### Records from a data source

※ ※ ※

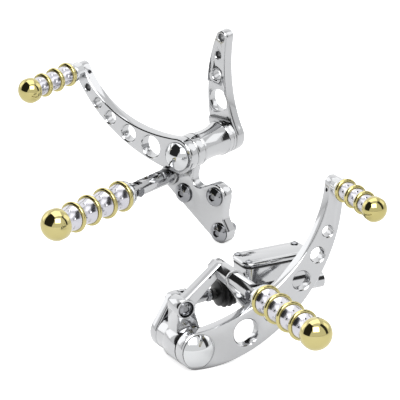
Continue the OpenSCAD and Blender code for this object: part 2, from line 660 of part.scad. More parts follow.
module brake_toe_peg_core() color("silver") outward(brake_toe) toe_core();
module brake_toe_peg_grips() color("lavender") outward(brake_toe) toe_grip_row();
module brake_toe_peg_rings() color("gold") outward(brake_toe) toe_ring_row();
module brake_toe_peg_cap() color("gold") outward(brake_toe) peg_cap(toe_last, toe_ring_d, toe_cap_h);
module brake_toe_peg_lock_screw() color("dimgray") lock_screw(brake_toe, brake_line, brake_half);
module brake_foot_peg_mount() color("gainsboro") outward(brake_foot) foot_mount(block_x0);
module brake_foot_peg_bolt() color("silver") translate([0, brake_foot[0], brake_foot[1]])
    foot_bolt(clamp_back, block_x0);
module brake_foot_peg_pin() color("silver") outward(brake_foot) fold_pin();
module brake_foot_peg_core() color("silver") outward(brake_foot) foot_core();
module brake_foot_peg_grips() color("lavender") outward(brake_foot) foot_grip_row();
module brake_foot_peg_rings() color("gold") outward(brake_foot) foot_ring_row();
module brake_foot_peg_cap() color("gold") outward(brake_foot) peg_cap(foot_last, foot_ring_d, foot_cap_h);

// Pushrod
pushrod_r = pushrod_d / 2;
cheek_t = 4.5;
fork_r = 7;
fork_l = 15;
neck_l = 17;
neck_y = clevis_at[0] + fork_l;
rod_z = clevis_at[1];
piston_y = 82;
module pushrod_clevis() color("gainsboro") difference() {
    union() {
        for (side = [-1, 1]) {
            x0 = cylinder_x + side * (lever_t / 2 + gap + cheek_t / 2);
            rod(x0 - cheek_t / 2, x0 + cheek_t / 2, fork_r, clevis_at);
            translate([x0 - cheek_t / 2, clevis_at[0], rod_z - fork_r]) cube([cheek_t, fork_l, 2 * fork_r]);
        }
        w = lever_t + 2 * gap + 2 * cheek_t;
        translate([cylinder_x - w / 2, neck_y - 3, rod_z - fork_r]) cube([w, 4, 2 * fork_r]);
        forward(cylinder_x, neck_y + 1, rod_z) cylinder(h = neck_l, r1 = fork_r, r2 = pushrod_r + 1.6, $fn = 6);
    }
    rod(brake_arm_x - 2 * cheek_t, brake_arm_x + lever_t + 2 * cheek_t, clevis_pin_r + seat, clevis_at);
    forward(cylinder_x, neck_y + 3, rod_z) cylinder(h = neck_l, r = pushrod_r + seat, $fn = hole_fn);
}
module pushrod_clevis_pin() color("silver") {
    x0 = brake_arm_x - gap - cheek_t - seat;
    x1 = brake_arm_x + lever_t + gap + cheek_t + seat;
    rod(x0, x1, clevis_pin_r, clevis_at);
    rod(x0 - 1.8, x0, clevis_pin_r + 1.6, clevis_at);
    rod(x1, x1 + 1.2, clevis_pin_r + 1, clevis_at);
}
module pushrod_lock_nut() color("silver")
    forward(cylinder_x, neck_y + 1 + neck_l + seat, rod_z) difference() {
        cylinder(h = 4, r = pushrod_r + 2.6, $fn = 6);
        translate([0, 0, -1]) cylinder(h = 6, r = pushrod_r + seat, $fn = hole_fn);
    }
module pushrod() color("silver") {
    y0 = neck_y + 4;
    forward(cylinder_x, y0, rod_z) cylinder(h = piston_y - gap - pushrod_r - y0, r = pushrod_r, $fn = hole_fn);
    translate([cylinder_x, piston_y - gap - pushrod_r, rod_z]) sphere(r = pushrod_r, $fn = hole_fn);
}

// Rubber boot: a small neck on the rod, round folds and a wide collar over the cylinder's nose
boot_y1 = 71.5;
nose_r = cylinder_d / 2 - 3;
nose_y0 = 69.5;
boot_wall = 1.3;
boot_neck_y = 47;
boot_play = 0.8;
fold_depth = 1.6;
module pushrod_boot() color("#202022") forward(cylinder_x, 0, rod_z) rotate_extrude($fn = round_fn) {
    r_big = boot_d / 2;
    r_small = pushrod_r + 2.2;
    fold_y0 = boot_neck_y + 4;
    fold_y1 = nose_y0 - 8.5;
    collar_r = nose_r + boot_play + boot_wall + 0.5;
    steps = 6 * boot_folds;
    outer = [for (i = [0:steps]) let (q = i / steps)
        [r_small + (r_big - fold_depth - r_small) * sin(90 * min(1, 3 * q))
            + fold_depth * sin(360 * boot_folds * q - 90),
            fold_y0 + (fold_y1 - fold_y0) * q]];
    inner = [for (i = [steps:-1:0]) [max(outer[i][0] - boot_wall, pushrod_r + 0.5), outer[i][1]]];
    polygon(concat([[pushrod_r + seat, boot_neck_y], [r_small, boot_neck_y]], outer,
        [[collar_r, fold_y1 + 1], [collar_r, boot_y1],
            [nose_r + boot_play, boot_y1], [nose_r + boot_play, fold_y1 + 1]], inner,
        [[pushrod_r + seat, fold_y0]]));
}

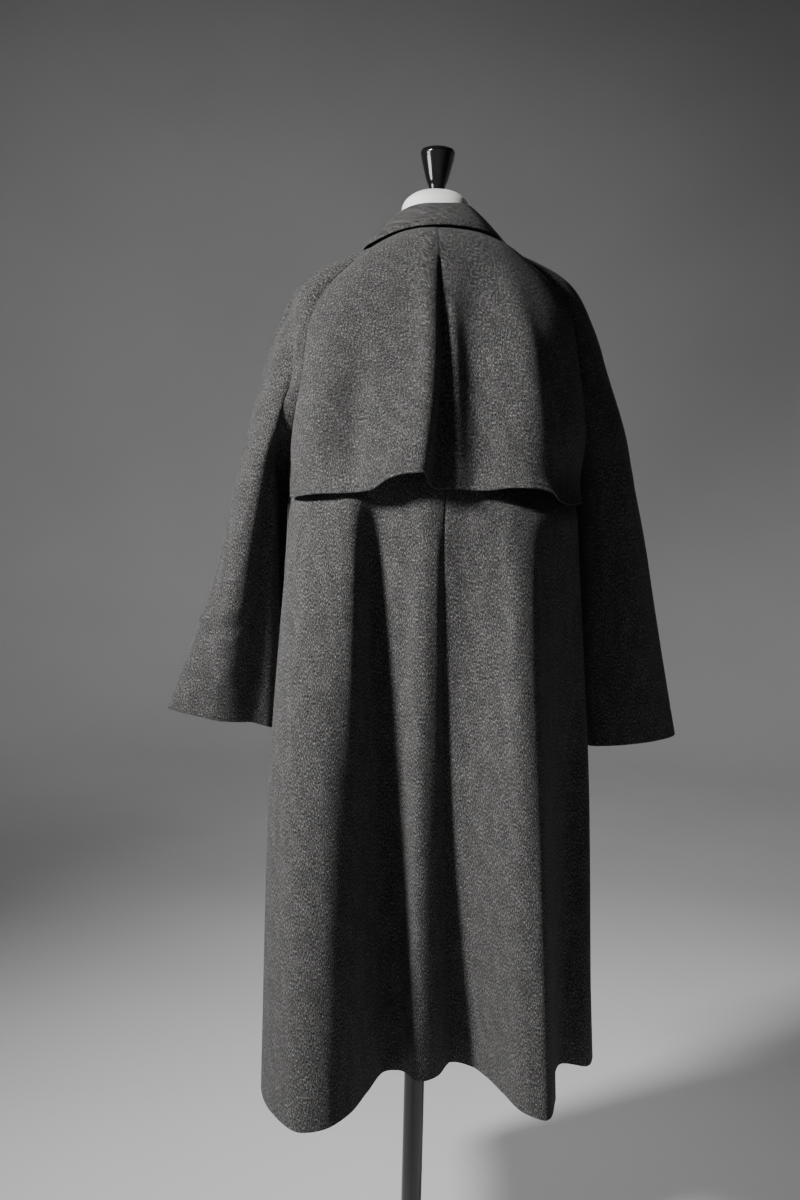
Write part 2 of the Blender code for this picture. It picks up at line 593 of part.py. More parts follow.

※ ※ ※

### Problem description
Search the records for the string "Blender" and return every line in which it occurs.

### Solution to this exercise
Continue the OpenSCAD and Blender code for this object: part 2, from line 660 of part.scad. More parts follow.
Write part 2 of the Blender code for this picture. It picks up at line 593 of part.py. More parts follow.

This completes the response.